Qu’il s’agisse des temps anciens ou des temps modernes, la formation de terres nouvelles se constate à la fois par l’observation directe et par les témoignages historiques ; presque toujours la tradition seule témoigne des empiètemens de la mer, et ce dernier genre de preuves laisse parfois à désirer. La formation, depuis l’époque romaine, de la baie du Mont-Saint-Michel, la séparation, au moyen âge seulement, de l’île de Sésambre, aujourd’hui placée à deux lieues en face de Saint-Malo, sont des faits plutôt probables que certains ; mais en Saintonge on ne saurait conserver de doute sur la puissance érosive des flots. Ici, des cités puissantes ont croulé avec les falaises qu’elles dominaient, et l’océan, après avoir réduit leurs ruines en limon, emporte chaque jour quelque chose aux terres qui en dépendaient. L’histoire nous a conservé les noms et les annales de ces villes, et, guidé par elle, l’œil reconnaît sans peine sur les cartes de M. Beautemps-Beaupré, aux inégalités du fond, les sinuosités de l’ancien rivage[2].

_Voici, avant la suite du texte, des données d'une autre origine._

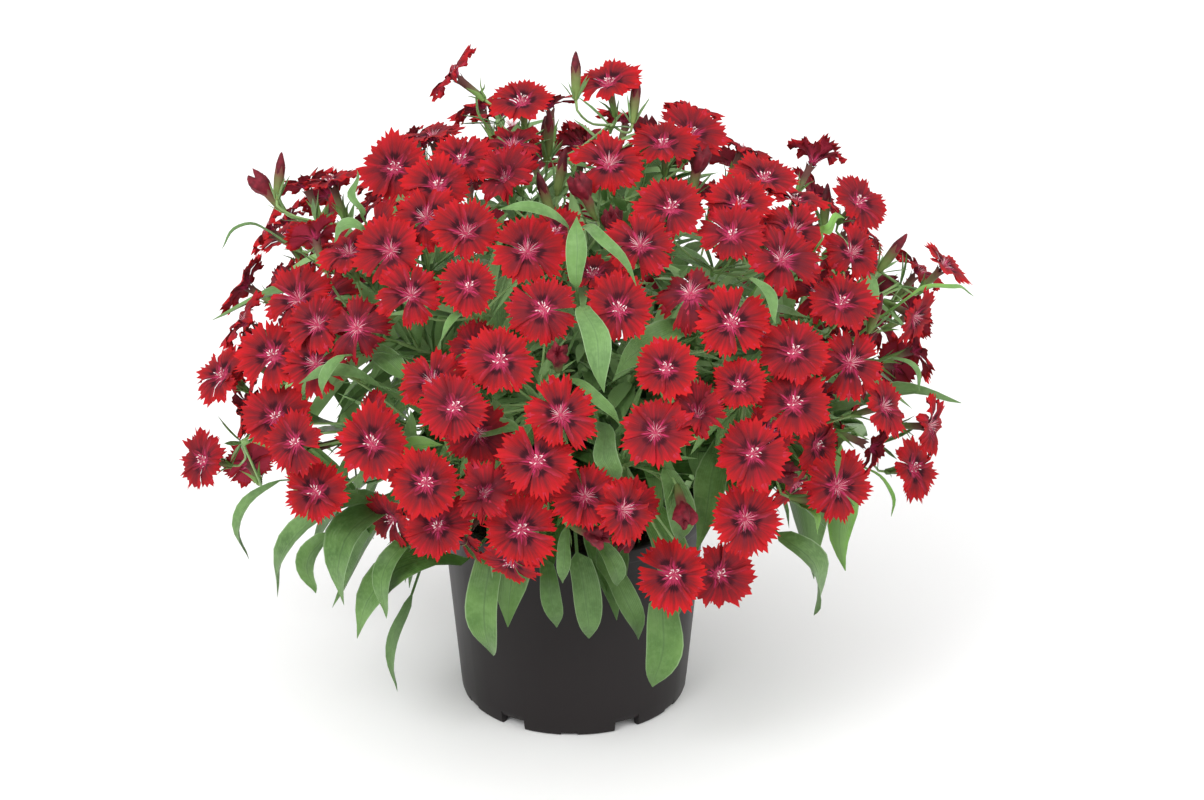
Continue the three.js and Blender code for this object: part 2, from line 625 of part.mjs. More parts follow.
function soilSkin() {
  const bottom = POT.floorHeight + POT.floorThick + SOIL.gap;
  const wallAt = (z) => mix(POT.footRadius, POT.rimRadius, z / POT.height) - POT.wall - SOIL.wallGap;
  const level = { side: V(1, 0, 0), up: V(0, 1, 0) };
  const skin = newSkin();
  const levels = [[bottom, 1], [SOIL.top - 1, 1], [SOIL.top, SOIL.crest]];
  const [floor, edge, crest] = levels.map(([z, share]) =>
    addRing(skin, ringAt(V(0, 0, z), level, wallAt(z) * share, SOIL.sides)));
  sow(41);
  for (const i of crest) skin.corners[i].z += between(0, SOIL.lump);
  band(skin, floor, edge);
  band(skin, edge, crest);
  closeToTip(skin, crest, V(0, 0, SOIL.top + SOIL.heap));
  closeToTip(skin, [...floor].reverse(), V(0, 0, bottom));
  return skin;
}

// ------------------------------------------------------------------ what the plant is to carry
function wantedFlowers() {
  sow(7);
  const front = BLOOMS.map(([x, y, diameter, right, up, toEye]) => ({
    start: onDome(x, y),
    slide: sightLine(x, y),
    facing: chartDirection(right, up, toEye),
    radius: diameter / 2,
  }));
  const back = spreadDirections(BACK.spread, BACK.lowest)
    .map((direction) => onInnerDome(direction, 1))
    .filter((seat) => domeNormal(seat).dot(towards(seat, EYE)) < -BACK.turnedAway)
    .map((seat) => ({
      start: seat.clone().add(about(BACK.offPlace)),
      slide: domeNormal(seat).negate(),
      facing: domeNormal(seat).addScaledVector(UP, BACK.lift).add(about(BACK.offFacing)).normalize(),
      radius: (BACK.diameter / 2) * between(0.9, 1.06),
    }));
  return [...front, ...back].map((flower, i) => ({
    ...flower,
    edge: i < FLOWER.fineCount ? FINE_EDGE : PLAIN_EDGE,
    spin: between(0, 2 * Math.PI),
    tilts: Array.from({ length: FLOWER.petals }, () => between(-FLOWER.sag, FLOWER.sag)),
  }));
}
const calyxFoot = ({ facing }, seat) =>
  seat.clone().addScaledVector(facing, -FLOWER.dish - FLOWER.thick - FLOWER.calyxLength);

// The forks that some flower is nearest to.
function wantedForks(flowers) {
  const even = spreadDirections(FORKS.spread, FORKS.lowest).map((d) => onInnerDome(d, FORKS.inner));
  const places = [...CHARTED_FORKS.map(([x, y, depth]) => atDepth(x, y, depth)), ...even];
  const used = new Set(flowers.map((f) => nearest(places, calyxFoot(f, f.start), (p) => p)[0]));
  return places.filter((place) => used.has(place));
}

// ------------------------------------------------------------------ the shoots
const pot = potSolid();
const soil = soilSkin();
place(pot, pot);
place(skinSolid(soil), soil);

const flowers = wantedFlowers();
const forks = wantedForks(flowers);
const feet = CROWN.flatMap(({ radius, count, bearing }) =>
  Array.from({ length: count }, (_, i) => {
    const turn = radians(bearing + (360 * i) / count);
    return V(radius * Math.cos(turn), radius * Math.sin(turn), SOIL.top - STEM.soilGrip);
  }));
// Each fork is fed by the foot that leans its way.
const forksOf = new Map(feet.map((foot) => [foot, []]));
for (const fork of forks) {
  const lean = fork.clone().setZ(SOIL.top - STEM.soilGrip).multiply(V(CROWN_SHARE, CROWN_SHARE, 1));
  forksOf.get(nearest(feet, lean, (foot) => foot)[0]).push(fork);
}

// The knot past the end of a stem, if there is room for it.
const cymes = [];
function endKnot(stations, fork) {
  const along = towards(stations.at(-2).point, fork);
  const centre = fork.clone().addScaledVector(along, KNOT.seat + KNOT.gap);
  const guard = new THREE.IcosahedronGeometry(KNOT.radius + CLEARANCE, 0).translate(...centre);
  return { centre, along, fits: isClear(solidOf(welded(guard)), () => true) };
}
function addCyme({ centre, along }) {
  const skin = knotSkin(centre, along);
  place(skinSolid(skin), skin);
  cymes.push({ skin, knot: centre });
}

// Stations of the first main stem, of several bends, that is clear of the other shoots.
function mainStations(foot, mouth, fork) {
  return MAIN_BENDS.map((bend) => [
    { point: foot, radius: STEM.foot },
    ...stationsAlong(mainCurve(foot, fork, bend), STEM.nodes, STEM.foot, STEM.tip),
  ]).find((stations) =>
    isClear(growthSolid(stemGrowth(stations), mouth, CLEARANCE), (other) => other !== soil)
    && endKnot(stations, fork).fits);
}

function growBranch(skin, fork) {
  const outlook = (socket) => {
    const mouth = mouthOf(skin, socket);
    const way = towards(middleOf(mouth), fork);
    return facingOf(mouth).dot(way) + 0.6 * socket.node.forward.dot(way);
  };
  return skin.sockets.filter((s) => !s.taken && s.node.level < 3)
    .sort((a, b) => outlook(b) - outlook(a))
    .some((socket) => {
      const curve = branchCurve(mouthOf(skin, socket), socket.node.forward, fork);
      const stations = stationsAlong(curve, STEM.branchNodes, STEM.tip + STEM.branchMore, STEM.tip);
      const knot = endKnot(stations, fork);
      if (!knot.fits || !grow(skin, socket, stemGrowth(stations))) return false;
      addCyme(knot);
      return true;
    });
}

const shoots = [];
for (const [foot, itsForks] of forksOf) {
  if (!itsForks.length) continue;
  const [mainFork, ...others] = nearest(itsForks, middleOf(itsForks), (fork) => fork);
  const mouth = ringAt(foot, { side: V(1, 0, 0), up: V(0, 1, 0) }, STEM.foot, STEM.sides);
  const stations = mainStations(foot, mouth, mainFork);
  const skin = newSkin();
  const base = addRing(skin, mouth);
  closeFlat(skin, [...base].reverse());
  stemGrowth(stations)(skin, base, 0);
  place(skinSolid(skin), skin);
  addCyme(endKnot(stations, mainFork));
  shoots.push(skin);
  for (const fork of others) growBranch(skin, fork);
}

// ------------------------------------------------------------------ the flowers and buds
// Takes the first place, and the nearest of a few knots, where it grows clear of everything.
function settle(footAt, growthAt) {
  return BLOOM_SLIDES.some((s) =>
    nearest(cymes, footAt(s), (cyme) => cyme.knot).slice(0, TRIES.knots).some(({ skin, knot }) => {
      const way = towards(knot, footAt(s));
      const outlook = (socket) => facingOf(mouthOf(skin, socket)).dot(way);
      return skin.sockets.filter((socket) => !socket.taken)
        .sort((a, b) => outlook(b) - outlook(a)).slice(0, TRIES.sockets)
        .some((socket) => grow(skin, socket, growthAt(s)));
    }));
}

for (const flower of flowers) {
  const seatAt = (s) => flower.start.clone().addScaledVector(flower.slide, s);
  settle((s) => calyxFoot(flower, seatAt(s)), (s) => flowerGrowth({ ...flower, seat: seatAt(s) }));
}
for (const [x, y, right, up, toEye] of BUDS) {
  const facing = chartDirection(right, up, toEye);
  const tipAt = (s) => onDome(x, y).addScaledVector(sightLine(x, y), s);
  const footAt = (s) => tipAt(s).addScaledVector(facing, -BUD.length);
  settle(footAt, (s) => budGrowth({ tip: tipAt(s), facing }));
}

// ------------------------------------------------------------------ the leaves
// The sockets of the shoots that look towards a place, nearest first.
function socketsTowards(place) {
  const free = shoots.flatMap((skin) => skin.sockets.filter((socket) => !socket.taken).map((socket) => {
    const mouth = mouthOf(skin, socket);
    const centre = middleOf(mouth);
    return { skin, socket, centre, outlook: facingOf(mouth).dot(towards(centre, place)) };
  }));
  const facing = free.filter(({ outlook }) => outlook > LEAF_OUTLOOK.shown);
  return nearest(facing, place, ({ centre }) => centre).slice(0, TRIES.leafSockets);
}

// A leaf that shows slides along its sight line to where it can grow from a socket nearby.
for (const [bx, by, bDepth, tx, ty, tDepth, width, arch] of SHOWN_LEAVES) {
  const base = atDepth(bx, by, bDepth);
  const tip = atDepth(tx, ty, tDepth);
  const chord = towards(base, tip);
  const outward = V(base.x, base.y, 0).normalize().multiplyScalar(0.6).add(UP);
  outward.addScaledVector(chord, -outward.dot(chord)).normalize();
  const crest = base.clone().lerp(tip, 0.5).addScaledVector(outward, 2 * arch);
  const shares = width > LEAF.broad ? [0.25, 0.5, 0.75] : [0.33, 0.67];
  LEAF_SLIDES.some((s) => {
    const [b, c, t] = [base, crest, tip].map((p) => p.clone().addScaledVector(sightLine(tx, ty), s));
    const growth = leafGrowth({ base: b, crest: c, tip: t, width }, shares);
    return socketsTowards(b).some(({ skin, socket }) => grow(skin, socket, growth));
  });
}

// Opposite leaves at every node, each pair a quarter turn from the last.
function growNodeLeaf(skin, node, bearing, long, slack) {
  const { width, droop } = NODE_LEAVES[node.level];
  const [side, up] = squareTo(node.forward);
  const out = side.multiplyScalar(Math.cos(bearing)).addScaledVector(up, Math.sin(bearing));
  const outlook = (socket) => facingOf(mouthOf(skin, socket)).dot(out);
  const [socket] = skin.sockets.filter((s) => s.node === node && !s.taken)
    .sort((a, b) => outlook(b) - outlook(a));
  if (!socket || outlook(socket) < LEAF_OUTLOOK.atNode) return false;
  const base = middleOf(mouthOf(skin, socket));
  const away = out.multiplyScalar(0.8).addScaledVector(node.forward, 0.6);
  const fall = (away.y < 0 ? FRONT_DROOP : droop) * slack * long;
  const crest = base.clone().addScaledVector(away, 0.55 * long).add(V(0, 0, 0.06 * long));
  const tip = base.clone().addScaledVector(away, long).add(V(0, 0, -fall));
  return grow(skin, socket, leafGrowth({ base, crest, tip, width }, [0.3, 0.65]));
}
sow(23);
for (const skin of shoots)
  for (const node of new Set(skin.sockets.map((socket) => socket.node))) {
    const first = between(0, 360) + 90 * node.level;
    for (const half of [0, 180]) {
      const long = NODE_LEAVES[node.level].length * between(0.8, 1.15);
      const slack = between(0.6, 1.4);
      LEAF_TURNS.some((turn) => growNodeLeaf(skin, node, radians(first + half + turn), long, slack));
    }
  }

// ------------------------------------------------------------------ the finished plant
const PETAL_RED = new THREE.MeshStandardMaterial({ color: 0xb5121b, roughness: 0.6, metalness: 0 });
const LEAF_GREEN = new THREE.MeshStandardMaterial({ color: 0x4f8040, roughness: 0.5, metalness: 0 });
const POT_BLACK = new THREE.MeshStandardMaterial({ color: 0x2a2728, roughness: 0.45, metalness: 0 });
const PEAT_BROWN = new THREE.MeshStandardMaterial({ color: 0x35261c, roughness: 0.95, metalness: 0 });

function meshOf(name, points, faces, material) {
  const geometry = new THREE.BufferGeometry();
  geometry.setAttribute("position", new THREE.Float32BufferAttribute(points, 3));
  geometry.setIndex(faces);
  geometry.computeVertexNormals();
  const mesh = new THREE.Mesh(geometry, material);
  mesh.name = name;
  return mesh;
}
function solidMesh(name, solid, material) {
  const { vertProperties, triVerts } = solid.getMesh();
  return meshOf(name, [...vertProperties], [...triVerts], material);
}
const skinMesh = (name, skin, material) =>
  meshOf(name, skin.corners.flatMap((p) => p.toArray()), facesOf(skin).flat(), material);

// Plain holes in the soil, one for each shoot.
const pierced = feet.filter((foot) => forksOf.get(foot).length).reduce((solid, foot) => {
  const hole = new THREE.CylinderGeometry(SOIL.holeRadius, SOIL.holeRadius, SOIL.holeTall, 6);
  hole.rotateX(Math.PI / 2).translate(foot.x, foot.y, foot.z - SOIL.gap + SOIL.holeTall / 2);
  return solid.subtract(solidOf(welded(hole)));
}, skinSolid(soil));

const plant = new THREE.Group();
const numbered = (name, i) => `${name}_${String(i + 1).padStart(2, "0")}`;
plant.add(solidMesh("pot", pot, POT_BLACK), solidMesh("soil", pierced, PEAT_BROWN));
plant.add(...shoots.map((skin, i) => skinMesh(numbered("shoot", i), skin, LEAF_GREEN)));
const inFlower = cymes.map(({ skin }) => skin).filter((skin) => skin.sockets.some((s) => s.taken));
plant.add(...inFlower.map((skin, i) => skinMesh(numbered("cyme", i), skin, PETAL_RED)));

export default plant;
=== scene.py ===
import math

import bmesh
import bpy
import numpy as np
from mathutils import Matrix, Quaternion, Vector


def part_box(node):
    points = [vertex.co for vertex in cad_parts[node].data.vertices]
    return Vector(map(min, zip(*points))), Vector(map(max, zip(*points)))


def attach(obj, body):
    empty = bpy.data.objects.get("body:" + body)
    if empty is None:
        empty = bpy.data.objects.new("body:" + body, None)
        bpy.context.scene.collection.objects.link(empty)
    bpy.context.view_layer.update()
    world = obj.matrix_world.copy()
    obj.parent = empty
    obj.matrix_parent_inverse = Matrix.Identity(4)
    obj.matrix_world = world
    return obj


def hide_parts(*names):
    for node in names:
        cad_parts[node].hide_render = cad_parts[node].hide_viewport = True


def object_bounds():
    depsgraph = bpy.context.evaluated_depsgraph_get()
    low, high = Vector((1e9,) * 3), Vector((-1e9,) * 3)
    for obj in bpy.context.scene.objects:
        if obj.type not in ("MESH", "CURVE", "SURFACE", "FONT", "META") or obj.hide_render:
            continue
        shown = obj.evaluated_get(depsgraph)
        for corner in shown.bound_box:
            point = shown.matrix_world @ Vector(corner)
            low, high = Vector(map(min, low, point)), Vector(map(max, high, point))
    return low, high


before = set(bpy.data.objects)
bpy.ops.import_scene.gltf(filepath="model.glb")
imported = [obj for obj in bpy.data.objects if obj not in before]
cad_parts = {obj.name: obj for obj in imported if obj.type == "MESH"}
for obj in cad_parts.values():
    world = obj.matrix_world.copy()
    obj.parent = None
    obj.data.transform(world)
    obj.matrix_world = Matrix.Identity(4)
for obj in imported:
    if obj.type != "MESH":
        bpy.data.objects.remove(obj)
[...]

À trois lieues environ au midi de La Rochelle, on trouve la pointe de Chatelaillon, séparée de l’île d’Aix par un bras de mer de 6,000 mètres. Au moyen âge, on allait à pied sec de l’une à l’autre, et l’on trouvait en route deux villes. L’existence de Monmeillan ne nous est connue que par un procès-verbal authentique rapporté par un ancien annaliste de La Rochelle[3]. Il n’en est pas de même de Chatelaillon. Celle-ci fut longtemps la principale ville de l’ancien Aunis, et son autorité s’étendait sur La Rochelle. Fondée, dit-on, par Jules César, fortifiée par Charlemagne, à ce qu’assure Arcère, elle devint, dès avant le XIIe siècle, une baronnie considérable, parfois titrée de principauté. Les Isambert, ses premiers seigneurs, s’allièrent aux

  1. On donne le nom de platain à une anse très évasée, a rive basse, borée de vase, de sable ou de galets, et comprise entre deux pointes de rochers peu avancées en mer.
  2. Atlas hydrographique des côtes de France, carte du pertuis d’Antioche et de la rade d’Aix, levée en 1824.
  3. Amos Barbot, cité par Arcère, qui a eu souvent recours à son manuscrit. Voici un passage de ce procès-verbal : « Cette ville (Monmeillan) était placée entre Chatelaillon et l’île d’Aix, à laquelle cité et à ladite île on pouvait aller par terre et à pied sec de basse mer, selon ce que rapportaient des anciens, et avoir veu gens qui y avaient passé. » Ce procès-verbal est de 1430, et des expressions précédentes on peut conclure que cent ans au plus avant cette époque, c’est-à-dire dans le courant du XIVe siècle, la communication existait entre l’île et le continent.